Forget thrift shops, antique stores, Mexican joints and baby boutiques Galen Gondolfi has revitalized Cherokee Street. More specifically, he has made the intersection of Cherokee and Compton Avenue into a legitimate arts district, although he'll probably slap you if you call it that. This year his concert venue, Radio Cherokee, died, but he birthed a women-centric art gallery named after his mother, Beverly, which sits beside his flagship gallery, Fort Gondo. Behind Beverly is a sculpture/dog park called Leno named for his father and next door is the Tin Ceiling theater (www.tinceiling.org
), which hosts local and out-of-town touring groups. Opening soon, next door to that
, will be Typo, a "laptop-free-zone coffeeshop," explains Gondolfi. "It's just for Luddites.

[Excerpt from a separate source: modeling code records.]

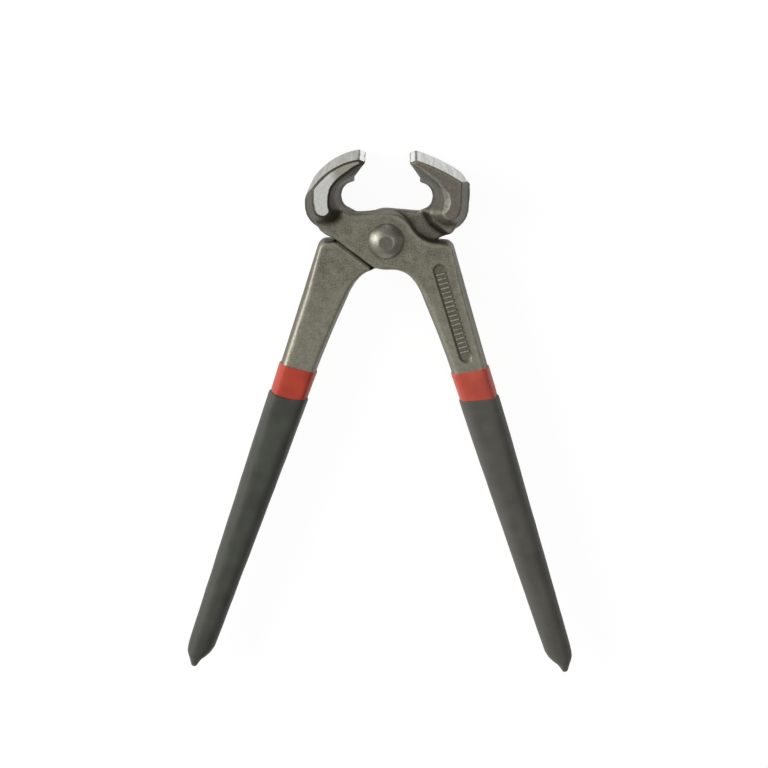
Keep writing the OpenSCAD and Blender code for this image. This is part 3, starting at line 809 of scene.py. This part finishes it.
def rib_tree():
    group = bpy.data.node_groups.new("rib_row", "GeometryNodeTree")
    face = group.interface
    sockets = {}
    for label, kind in (("Rib", "Object"), ("Count", "Int"), ("Pitch", "Float"), ("Finish", "Material")):
        made = face.new_socket(label, in_out="INPUT", socket_type="NodeSocket" + kind)
        sockets[label] = made.identifier
    face.new_socket("Geometry", in_out="OUTPUT", socket_type="NodeSocketGeometry")
    given = add(group, "NodeGroupInput").outputs
    step = add(group, "ShaderNodeCombineXYZ", {"Y": given["Pitch"]}).outputs[0]
    reach = add(group, "ShaderNodeMath", {0: given["Count"], 1: -1.0}, operation="ADD").outputs[0]
    half_reach = add(group, "ShaderNodeMath", {0: reach, 1: -0.5}, operation="MULTIPLY").outputs[0]
    start = add(group, "ShaderNodeVectorMath", {0: step, "Scale": half_reach}, operation="SCALE").outputs[0]
    row = add(group, "GeometryNodeMeshLine", {
        "Count": given["Count"], "Start Location": start, "Offset": step}).outputs[0]
    bar = add(group, "GeometryNodeObjectInfo", {"Object": given["Rib"]}).outputs["Geometry"]
    copies = add(group, "GeometryNodeInstanceOnPoints", {"Points": row, "Instance": bar}).outputs[0]
    real = add(group, "GeometryNodeRealizeInstances", {"Geometry": copies}).outputs[0]
    dressed = add(group, "GeometryNodeSetMaterial", {
        "Geometry": real, "Material": given["Finish"]}).outputs[0]
    add(group, "NodeGroupOutput", {"Geometry": dressed})
    return group, sockets


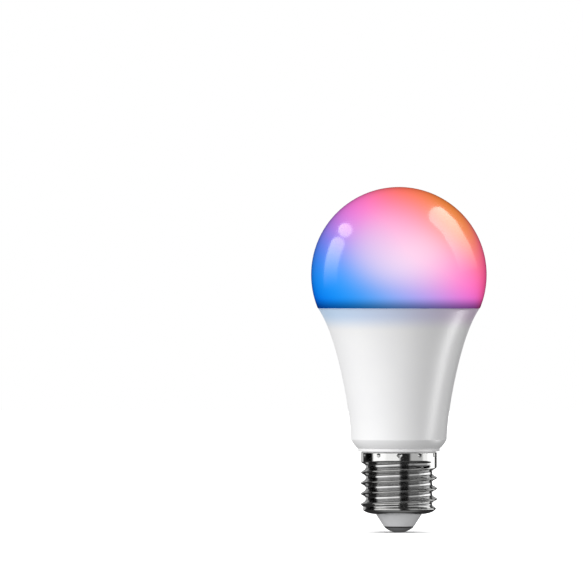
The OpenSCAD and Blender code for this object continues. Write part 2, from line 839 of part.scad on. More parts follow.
// The dished floor and the threaded wall, as an outer skin and an inner skin a wall apart
module threaded_wall() {
    rows = len(shell_line);
    first_tucked = rows - len(tucked_line);
    function wall_at(i) = i >= first_tucked ? shell_wall - 2 * tuck : shell_wall;
    function slope_in(i) =
        let (a = shell_line[max(i - 1, 0)], b = shell_line[min(i + 1, rows - 1)])
        unit([b.y - a.y, a.x - b.x]);
    skins = [for (skin = [0, 1], i = [0 : rows - 1], j = [0 : columns - 1])
        let (
            angle = 360 * j / columns,
            base = shell_line[i],
            off = skin * wall_at(i) * (i <= fillet_steps ? slope_in(i) : [1, 0]),
            r = base.x - max(0, base.x - root_r) * groove_share(angle, base.y) - off.x
        )
        [r * cos(angle), r * sin(angle), base.y - off.y]];
    function id(skin, i, j) = (skin * rows + i) * columns + j % columns;
    // one face of four corners between two places in the grid of skins, rows and columns
    function patch(a, b, j) = [id(a.x, a.y, j), id(b.x, b.y, j), id(b.x, b.y, j + 1), id(a.x, a.y, j + 1)];
    faces = [for (j = [0 : columns - 1]) each concat(
        [for (i = [0 : rows - 2]) patch([0, i], [0, i + 1], j)],
        [for (i = [0 : rows - 2]) patch([1, i + 1], [1, i], j)],
        [patch([1, 0], [0, 0], j), patch([0, rows - 1], [1, rows - 1], j)]
    )];
    polyhedron(skins, faces);
}

module at_punches() {
    for (i = [0 : punch_count - 1])
        rotate([0, 0, -90 + 360 * i / punch_count])
            translate([punch_seat_r, 0, punch_h]) children();
}

module screw_shell() {
    color("silver") {
        threaded_wall();
        difference() {
            union() {
                ring(collar_r, collar_r - shell_wall, collar_foot_h, cap_h);
                intersection() {
                    cylinder(r = collar_r - bite, h = cap_h);
                    at_punches() sphere(r = punch_r + shell_wall);
                }
            }
            at_punches() sphere(r = punch_r);
        }
    }
}

module cap_insulator() {
    mouth_r = shell_mouth_r - 0.1;
    seat_h = shell_foot_h + shell_wall + 0.1;
    body_r = crest_r - 3.6;
    bore_r = shank_d / 2 + fit_gap;
    color("gainsboro")
        rotate_extrude()
            polygon([
                [bore_r, contact_h], [contact_d / 2 + insulator_edge, contact_h], [mouth_r, shell_foot_h],
                [mouth_r, seat_h], [shell_mouth_r + 1.2, seat_h + 0.25], [body_r, insulator_h - 0.9],
                [body_r, insulator_h], [shank_d + 1.5, insulator_h], [bore_r, insulator_h - 0.6]
            ]);
}

// Domed contact with a shank that grips the live lead
module centre_contact() {
    tip_r = contact_tip_d / 2;
    rim_r = contact_d / 2;
    rim_h = 0.3;
    rise = contact_h - rim_h;
    dome_r = sqrt(pow((rim_r * rim_r - tip_r * tip_r - rise * rise) / (2 * rise), 2) + rim_r * rim_r);
    dome_z = rise + sqrt(dome_r * dome_r - rim_r * rim_r);
    color("#6e6e72") {
        intersection() {
            translate([0, 0, dome_z]) sphere(r = dome_r);
            cylinder(r = rim_r, h = contact_h);
        }
        cylinder(d = shank_d, h = shank_h);
    }
}

diffuser_globe();
globe_seal();
housing();
heat_sink_cup();
spreader_plate();
thermal_pad();
led_board();
warm_white_leds();
cool_white_leds();
colour_leds();
board_screws();
radio_board();
radio_shield();
radio_antenna();
header_block();
header_pins();
insulating_liner();
driver_board();
mains_capacitor();
output_capacitor();
transformer_core();
transformer_bobbin();
transformer_winding();
filter_choke();
choke_winding();
film_capacitor();
fusible_resistor();
bridge_rectifier();
power_chip();
dimming_chip();
chip_resistors();
live_lead();
neutral_lead();
screw_shell();
cap_insulator();
centre_contact();
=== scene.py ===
# Smart light bulb with an Edison screw cap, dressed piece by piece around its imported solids.
# Z is the bulb's axis, and the flat tip of the centre contact is at zero. The front faces -Y.

import math

import bmesh
import bpy
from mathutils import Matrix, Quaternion, Vector


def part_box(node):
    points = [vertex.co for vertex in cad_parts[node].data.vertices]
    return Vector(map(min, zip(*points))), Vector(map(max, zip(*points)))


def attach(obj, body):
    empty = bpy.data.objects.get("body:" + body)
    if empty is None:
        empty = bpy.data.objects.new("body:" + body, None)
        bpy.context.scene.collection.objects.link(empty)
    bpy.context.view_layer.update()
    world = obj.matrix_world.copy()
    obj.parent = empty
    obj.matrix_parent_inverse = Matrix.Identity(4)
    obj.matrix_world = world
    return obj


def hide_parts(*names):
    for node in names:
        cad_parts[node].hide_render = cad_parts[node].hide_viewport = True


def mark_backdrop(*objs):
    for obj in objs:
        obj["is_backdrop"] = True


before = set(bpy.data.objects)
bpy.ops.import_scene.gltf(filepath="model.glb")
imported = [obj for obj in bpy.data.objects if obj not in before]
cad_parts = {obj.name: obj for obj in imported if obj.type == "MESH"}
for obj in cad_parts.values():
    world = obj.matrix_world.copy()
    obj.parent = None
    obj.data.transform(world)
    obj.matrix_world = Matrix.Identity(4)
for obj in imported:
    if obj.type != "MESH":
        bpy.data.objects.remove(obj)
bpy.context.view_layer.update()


# ---- Centre contact
# A domed steel button on a shank, stamped and plated dull grey. The shank is pressed through the
# insulator and pinches the live lead. The dome carries the marks of the press.

mm = 0.001


def box_mm(node):
    """A node's lowest and highest corners, in millimetres."""
    low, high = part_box(node)
    return low / mm, high / mm


def arc(centre, radius, start, end, steps):
    """Points (r, z) along an arc. Angles are in degrees, from straight out."""
    turns = [math.radians(start + (end - start) * i / steps) for i in range(steps + 1)]
    return [(centre[0] + radius * math.cos(a), centre[1] + radius * math.sin(a)) for a in turns]


def rounded(corners, steps=4):
    """An outline of (r, z) through corners of (r, z, bend), each corner eased off over its bend."""
    outline = []
    for i, (r, z, bend) in enumerate(corners):
        if bend == 0:
            outline.append((r, z))
            continue
        corner = Vector((r, z))
        back = Vector(corners[i - 1][:2]) - corner
        ahead = Vector(corners[(i + 1) % len(corners)][:2]) - corner
        start = corner + back.normalized() * min(bend, back.length / 2)
        end = corner + ahead.normalized() * min(bend, ahead.length / 2)
        for k in range(steps + 1):
            t = k / steps
            outline.append(tuple(start * (1 - t) ** 2 + corner * 2 * t * (1 - t) + end * t * t))
    return outline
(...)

We've got about 50 typewriters in there, and we're going to be selling typewriter ribbons." At the heart of this madness is Gondolfi himself, who lives above Fort Gondo and is constantly bickering with persnickety neighbors who say he doesn't play by the (anti-creative, soul-sucking) rules. And apparently we're complicit. As Gravois Park Block Link Neighborhood Association president Rita Ford said in a July letter to the RFT
, "Galen gets so much free publicity from your newspaper for all the venues he opens without permits that he spends a lot of time having to explain his activities at city hall." Guilty as charged. Gondolfi's joints may not all be up to code, but he's a man of action and he's got our town's best interests at heart.